This seminar is an attempt to learn about, understand and predict the development of law in a rapidly changing area. We must assemble the field of knowledge relevant to our questions even as we begin trying to answer them. Wiki technology is an ideal match for the work we have in hand. Below you will find an introduction to this particular wiki, or TWiki, where you can learn as much or as little about how this technology works as you want.

For now, the most important thing is just that any page of the wiki has an edit button, and your work in the course consists of writings that we will collaboratively produce here. You can make new pages, edit existing pages, attach files to any page, add links, leave comments in the comment boxes--whatever in your opinion adds to a richer dialog. During the semester I will assign writing exercises, which will also be posted here. All of everyone's work contributes to a larger and more informative whole, which is what our conversation is informed by, and helps us to understand.

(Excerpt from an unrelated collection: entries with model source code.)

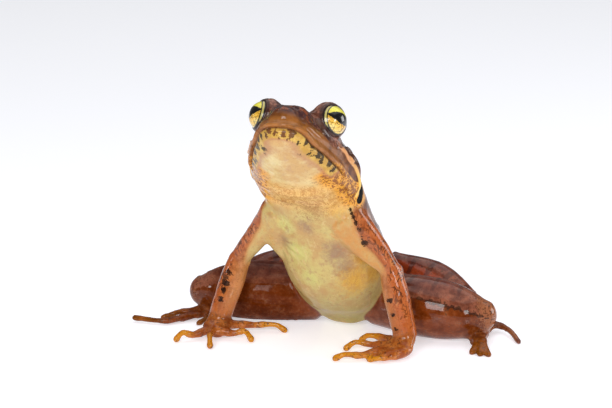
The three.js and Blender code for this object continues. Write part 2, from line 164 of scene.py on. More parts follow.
HEAD_TURNED = turned(2, HEAD_TURN) @ turned(0, -HEAD_PITCH) @ turned(1, HEAD_ROLL)
from_head = lambda points: points @ HEAD_TURNED.T + NECK
to_head = lambda points: (points - NECK) @ HEAD_TURNED
eye_middle = lambda side: np.array([side * EYE_SIDE, -EYE_FORWARD, EYE_UP])

head_rows = np.column_stack([0 * HEAD_ROWS[:, 0], -HEAD_ROWS[:, 0], HEAD_ROWS[:, 1:]])
points, faces = length_of_flesh(head_rows, [0, 0, 1], HEAD_START, HEAD_END, 110, 96, HEAD_SQUARENESS)
surfaces = [(from_head(points), faces)]


def ball(middle, radii, rings=28, sides=44):
    """A ball stretched along the axes: middle + radii (sin a cos b, sin a sin b, cos a)."""
    down, round_it = np.linspace(0, np.pi, rings + 2)[1:-1], np.arange(sides) * 2 * np.pi / sides
    a, b = np.meshgrid(down, round_it, indexing="ij")
    round_ball = np.stack([np.sin(a) * np.cos(b), np.sin(a) * np.sin(b), np.cos(a)], -1).reshape(-1, 3)
    points = np.concatenate([[[0, 0, 1]], round_ball, [[0, 0, -1]]])
    return points * radii + middle, ring_faces(rings, sides)


for side in (1, -1):
    eye = eye_middle(side)
    for middle, radii in (
        (eye, [4.4, 4.4, 4.4]),
        (eye + [-side * 1.7, 1.3, -1.3], [4.8, 5.4, 4.4]),
    ):
        points, faces = ball(middle, radii)
        surfaces.append((from_head(points), faces))

# ---- The trunk: y, z, half width, height of the back, depth of the belly, from rump to neck.

TRUNK_ROWS = np.array([
    [-1.6, 3.8, 7.4, 5.4, 5.8],
    [-2.8, 8.6, 10.8, 7.2, 9.4],
    [-5.4, 15.2, 12.4, 8.6, 11.8],
    [-10.4, 22.8, 13.0, 8.0, 11.8],
    [-15.0, 29.6, 12.3, 6.9, 9.8],
    [-19.0, 35.4, 12.1, 6.8, 8.5],
    [-22.6, 40.6, 12.1, 6.5, 7.9],
    [-28.0, 44.8, 12.0, 6.2, 7.8],
])
placed_head = np.hstack([from_head(head_rows[:, :3]), head_rows[:, 3:]])
lay("head", placed_head, HEAD_TURNED[:, 2], HEAD_START, HEAD_END, squareness=HEAD_SQUARENESS)
lay("trunk", np.column_stack([0 * TRUNK_ROWS[:, 0], TRUNK_ROWS]), [0, 1, 0.6], 3.2, 1.0, squareness=2.1)
surfaces.append(ball([0, 0.4, 2.3], [4.6, 3.6, 2.8]))  # the rump, on which it sits

# ---- Front legs: shoulder, elbow, wrist, palm and its front, and each finger's root, joint, knuckle and tip.

ARMS = {
    "left": (
        [8.4, -20.8, 33.0], [17.5, -16.2, 19.4], [21.9, -17.0, 4.2],
        [21.4, -20.6, 2.0], [18.6, -23.6, 1.6],
    ),
    "right": (
        [-9.4, -21.4, 31.6], [-20.2, -19.6, 18.4], [-24.2, -22.6, 4.0],
        [-23.4, -25.6, 2.2], [-22.4, -27.6, 1.8],
    ),
}
FINGERS = {
    "left": [
        [[18.4, -16.6, 2.4], [14.6, -14.7, 2.2], [11.4, -15.2, 2.2], [9.7, -14.8, 0.65]],
        [[18.6, -19.4, 2.3], [14.6, -19.7, 1.9], [10.8, -20.6, 2.2], [8.8, -21.7, 0.65]],
        [[19.2, -21.4, 2.2], [14.8, -26.0, 1.4], [11.5, -28.3, 1.8], [9.4, -28.9, 0.65]],
        [[23.0, -20.8, 1.6], [21.8, -23.4, 1.4], [19.2, -25.8, 1.3], [16.6, -25.9, 0.65]],
    ],
    "right": [
        [[-24.9, -27.9, 1.9], [-27.0, -31.0, 1.4], [-28.7, -32.6, 2.3], [-29.8, -33.9, 0.65]],
        [[-23.4, -28.0, 2.1], [-22.4, -30.4, 2.2], [-21.3, -32.6, 2.2], [-20.2, -34.4, 0.65]],
        [[-21.6, -26.9, 2.1], [-18.4, -26.4, 1.7], [-15.8, -25.4, 2.3], [-13.7, -26.0, 0.65]],
        [[-21.2, -22.6, 2.3], [-16.8, -18.7, 1.7], [-12.0, -16.9, 1.9], [-9.7, -16.4, 0.65]],
    ],
}
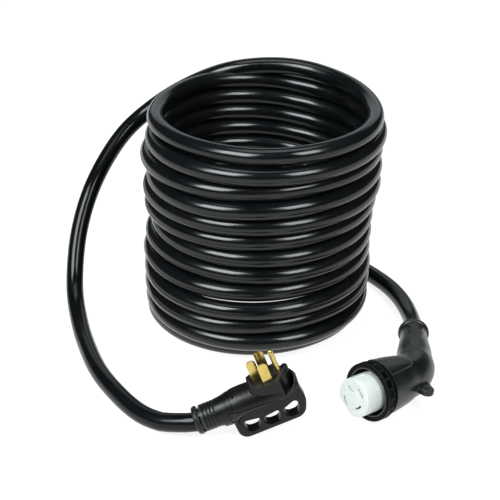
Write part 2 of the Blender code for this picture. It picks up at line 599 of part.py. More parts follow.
def ell(off):
    """L-shaped ground slot: a radial leg and a short inward foot."""
    o = polar(17.0, 52.0)
    k = polar(12.6, 52.0)
    f = polar(9.4, 74.0)
    w = 1.1 + off
    ov, kv, fv = Vector(o), Vector(k), Vector(f)
    d1, d2 = (kv - ov).normalized(), (fv - kv).normalized()
    n1, n2 = Vector((-d1.y, d1.x)), Vector((-d2.y, d2.x))
    ov, fv = ov - d1 * off, fv + d2 * off
    mb = (n1 + n2).normalized()
    mb = mb / mb.dot(n1)
    return [tuple(ov + n1 * w), tuple(kv + mb * w), tuple(fv + n2 * w), tuple(fv - n2 * w), tuple(kv - mb * w), tuple(ov - n1 * w)]


boolean(carrier, cutter("carrier_slot_ground", bm_prism(ell(0.35), CX0 - 5, 30, "x"), CONN_M), "DIFFERENCE")
add_mesh("connector_ground_contact", bm_prism(ell(-0.35), CX0 - 6, 12.0, "x"), "brass_contact", CONN_M)
key = cutter("carrier_key", bm_prism([polar(26.6, -91), polar(26.6, -19), polar(60, -40), polar(60, -70)], -8.0, 30, "x"), CONN_M)
boolean(carrier, key, "DIFFERENCE")
key = cutter("carrier_step", bm_prism([polar(24.8, 72), polar(24.8, 84), polar(40, 84), polar(40, 72)], -8.0, 30, "x"), CONN_M)
boolean(carrier, key, "DIFFERENCE")
for i, deg in enumerate((0.0, 180.0)):
    c = polar(20.6, deg)
    boolean(carrier, cutter("screw_bore_%d" % i, bm_cyl(c, "x", 2.3, CX0 - 5, -28.0, 12), CONN_M), "DIFFERENCE")
    rings = []
    for h, rr in ((CX0 - 3.2, 3.0), (CX0 - 2.8, 3.3), (CX0 - 0.4, 3.3), (CX0 - 0.39, 1.9), (-29.0, 1.9)):
        rings.append([(h, c[0] + rr * math.cos(2 * math.pi * j / 12), c[1] + rr * math.sin(2 * math.pi * j / 12)) for j in range(12)])
    add_mesh("carrier_screw_%d" % (i + 1), bm_loft(rings), "zinc_screw", CONN_M)

# four conductors from the cord end round the elbow to the contact tails
s_end = 44.0 + 0.6
for i, (nm, mat) in enumerate((("line_1", "wire_black"), ("line_2", "wire_red"), ("neutral", "wire_white"), ("ground", "wire_green"))):
    if nm == "ground":
        goal = Vector(polar(13.6, 54.0))
    else:
        r, d0, d1 = CONTACTS[nm]
        goal = Vector(polar(r, (d0 + d1) / 2))
    # order the cores round the cord like the contacts so none cross
    t0 = math.atan2(goal.y, goal.x)
    pts = []
    for s in (s_end, s_end + 9, E0 + 4, (E0 + E1) / 2, E1 - 4):
        p, d = centreline(s)
        w = zup.cross(d).normalized()
        rr = 6.3 + 2.2 * min(1.0, (s - s_end) / (E1 - s_end))
        pts.append(p - w * (-rr * math.cos(t0)) + zup * (rr * math.sin(t0)))
    xe = CX0 - 6 - 0.6
    for f, x in ((1.0, xe - 5.0), (1.0, xe)):
        pts.append(Vector((x, goal.x * f, goal.y * f)))
    tube("connector_wire_" + nm, [p * MM for p in catmull(pts, 6.0)], WIRE_R, mat, CONN_M, 1)
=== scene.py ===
# Looks of the shore power cord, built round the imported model.
import bpy, bmesh, math
import numpy as np
from mathutils import Vector, Matrix


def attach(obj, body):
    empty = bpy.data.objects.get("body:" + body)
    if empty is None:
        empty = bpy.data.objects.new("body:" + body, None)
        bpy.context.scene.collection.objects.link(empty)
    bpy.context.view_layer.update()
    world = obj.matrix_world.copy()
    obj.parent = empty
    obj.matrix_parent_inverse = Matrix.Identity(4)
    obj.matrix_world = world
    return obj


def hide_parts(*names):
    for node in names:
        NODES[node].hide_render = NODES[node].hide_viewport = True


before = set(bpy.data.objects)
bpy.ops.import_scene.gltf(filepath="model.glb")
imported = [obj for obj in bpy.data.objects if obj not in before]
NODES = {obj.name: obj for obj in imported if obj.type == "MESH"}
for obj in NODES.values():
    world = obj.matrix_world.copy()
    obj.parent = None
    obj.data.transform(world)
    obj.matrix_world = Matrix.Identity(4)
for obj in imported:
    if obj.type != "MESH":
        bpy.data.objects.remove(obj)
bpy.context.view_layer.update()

MM = 0.001
CORD_D = 25.4
CORD_R = CORD_D / 2
BASE_X, BASE_Y = -18.44, -69.25

# ------------------------------------------------------------------ frames shared with the CAD
PLUG_O = (0.836, -12.418, 2.491)
CONN_O = (5.70, -11.30, 1.606)
FACE_B = 24.8
HOT_C, NEUTRAL_A, GROUND_A = 15.0, -12.8, 16.05
# finger holes: outlines in the plane of the handle, flat-topped under the body
HOLES = (((-50.6, -22.8), (-29.6, -26.0), (-29.6, -42.2), (-50.6, -42.2)),
         ((-24.4, -27.8), (-2.6, -25.0), (-2.6, -42.4), (-24.4, -42.4)),
         ((3.2, -27.2), (23.8, -19.0), (23.8, -42.0), (3.2, -42.0)))
HOLE_R = ((4.0, 2.5, 8.5, 8.5), (3.0, 3.0, 8.5, 8.5), (4.0, 4.0, 8.5, 8.5))


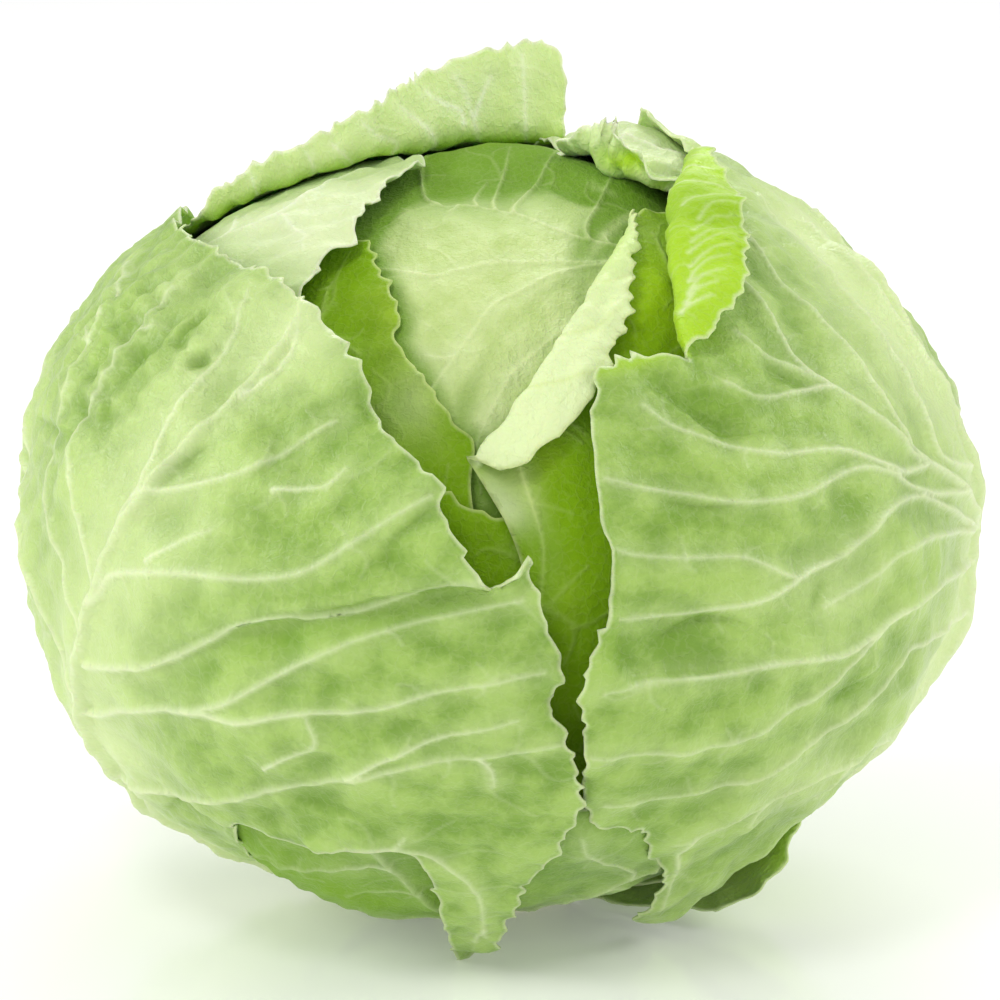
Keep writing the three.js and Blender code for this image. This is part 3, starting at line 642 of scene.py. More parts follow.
class Blade:
    """One leaf's mesh, laid out flat, and what is known at each of its points q."""

    def __init__(self, leaf, outer):
        loop, round_loop = toothed(leaf)
        low, high = loop.min(0), loop.max(0)
        add_side_veins(leaf, low, high, outer)
        net = vein_net(leaf, low, high, outer)
        worked = [line[:, :2] for *_, line in leaf.veins + leaf.creases]
        crests = clipped(worked + [line[1:] for line in net], loop)
        q, self.faces = triangulated(loop, crests, grid_points(leaf, loop, worked, outer))
        self.leaf, self.q = leaf, q
        self.draped, self.rolled = leaf.place(q)
        self.deep = leaf.cover(q, outer)
        self.shows = smooth(0.5 - self.deep / COVERED)
        self.from_margin, nearest = nearest_of(loop, q)
        self.round_margin = round_loop[nearest]
        self.vein_height, self.vein, self.from_large = leaf.large_veins(q)
        self.small_vein, self.small_width = small_veins(net, q)
        self.crease, self.crease_share = leaf.creased(q)
        self.hollows = leaf.patches(q, "dents") + leaf.folded(q)
        self.ripple = leaf.look["ripple"] * sum(self.noises(RIPPLES, 0))
        self.wrinkle = (leaf.look["wrinkle"] + leaf.patches(q, "wrinkles")) * sum(self.noises(WRINKLES, 2))

    def noises(self, kinds, first):
        seed = self.leaf.seed + first
        return [strength * waves(self.q, length, seed + i) for i, (length, strength) in enumerate(kinds)]

    def skins(self):
        """The outer skin's points, then the inner skin's: the draped leaf with all its relief."""
        leaf, look, shows = self.leaf, self.leaf.look, self.shows
        normal = vertex_normals(self.draped, self.faces)
        shoulder = look["shoulder"] * bell(self.from_large, SHOULDER_WIDTH)
        drift = 2 * np.sin(self.round_margin / FRILL_DRIFT)
        wave = 0.6 + np.sin(self.round_margin / FRILL_LENGTH + drift)
        frill = look["frill"] * bell(self.from_margin, FRILL_WIDTH) * wave
        seen = HIDDEN_RIPPLE + (1 - HIDDEN_RIPPLE) * shows
        bend = (shoulder + self.ripple + self.wrinkle + frill) * seen + (self.hollows - self.crease) * shows
        bend += leaf.patches(self.q, "bulges")
        crest = bell(self.small_vein, 0.8 * self.small_width)
        relief = self.vein_height + SMALL_VEIN_HEIGHT * self.small_width * crest * shows
        inward = smooth(self.from_margin / MARGIN_TAPER)
        thick = leaf.thick * (MARGIN_THICKNESS + (1 - MARGIN_THICKNESS) * inward)
        top = above_floor(self.draped + normal * (bend + relief)[:, None])
        bottom = above_floor(self.draped + normal * (bend - thick)[:, None])
        return np.concatenate([top, bottom])

    def readings(self):
        """What the leaf's material reads at each point of both skins."""
        leaf, look, q, rolled = self.leaf, self.leaf.look, self.q, self.rolled
        # random blotches of tone, and painted shading: lighter where ripples and wrinkles rise, darker where
        # they sink
        tone_and_shading = sum(self.noises(BLOTCHES, 4), 0.5 + RIPPLE_SHADING * self.ripple) + WRINKLE_SHADING * self.wrinkle
        # painted shade: greener and darker in shelter near the leaves outside this one, and in the leaf's
        # shade patches
        shade = look["shade"] * smooth(1 + self.deep / look.get("shade_reach", PAINTED_SHADE_REACH))
        shade = shade * (rolled == 0) + leaf.patches(q, "shade_patches")
        fold_glow = look.get("fold_glow", 0) * (rolled > 0) * (1 - smooth(rolled / 1.3))
        glow = leaf.patches(q, "glows") + fold_glow + look.get("flap_glow", 0) * (rolled > 0.3)
        # painted shade in creases, dents and the hollows of folds
        hollow_shade = np.maximum(self.crease_share, 0.7 * smooth(-self.hollows / 2.2)) * self.shows
        from_rib = nearest_of(leaf.veins[0][2][:, :2], q)[0]
        rib_pale = look.get("rib_pale", 0) * bell(from_rib, RIB_PALENESS_WIDTH)
        # the leaf's own paleness by its midrib and on its flaps; its pale patches hold both paler colour and
        # painted light on lit rims and shaded spots
        pale = look["pale"] + leaf.patches(q, "pale_and_lit_patches") + rib_pale + look.get("flap_pale", 0) * (rolled > 0)
        values = {
            "vein": self.vein, "small_vein": self.small_vein, "small_width": self.small_width,
            "from_large": np.minimum(self.from_large, FAR), "from_margin": np.minimum(self.from_margin, FAR),
            "elevation": elevation_of(leaf.towards(q)), "tone_and_shading": tone_and_shading,
            "shade": shade.clip(0, 1), "pale": pale.clip(0, 1),
            "glow": glow.clip(0, 1), "hollow_shade": hollow_shade.clip(0, 1),
            "flat": np.column_stack([q + leaf.seed * PATTERN_GAP, np.zeros(len(q))]),
        }
        values = {key: np.concatenate([value, value]) for key, value in values.items()}
        values["inner_side"] = np.repeat([0.0, 1.0], len(q))
        return values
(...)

Please begin by registering. I look forward to seeing you at our first meeting on the 10th.

Introduction to the LawNetSoc Web

The LawNetSoc site is a collaborative class space built on Twiki [twiki.org], a free software wiki system. If this is your first time using a wiki for a long term project, or first time using a wiki at all, you might want to take a minute and look around this site. If you see something on the page that you don't know how to create in a wiki, take a look at the text that produced it using the "Edit" button at the top of each page, and feel free to try anything out in the Sandbox.

All of the Twiki documentation is also right at hand. Follow the TWiki link in the sidebar. There are a number of good tutorials and helpful FAQs there explaining the basics of what a wiki does, how to use Twiki, and how to format text.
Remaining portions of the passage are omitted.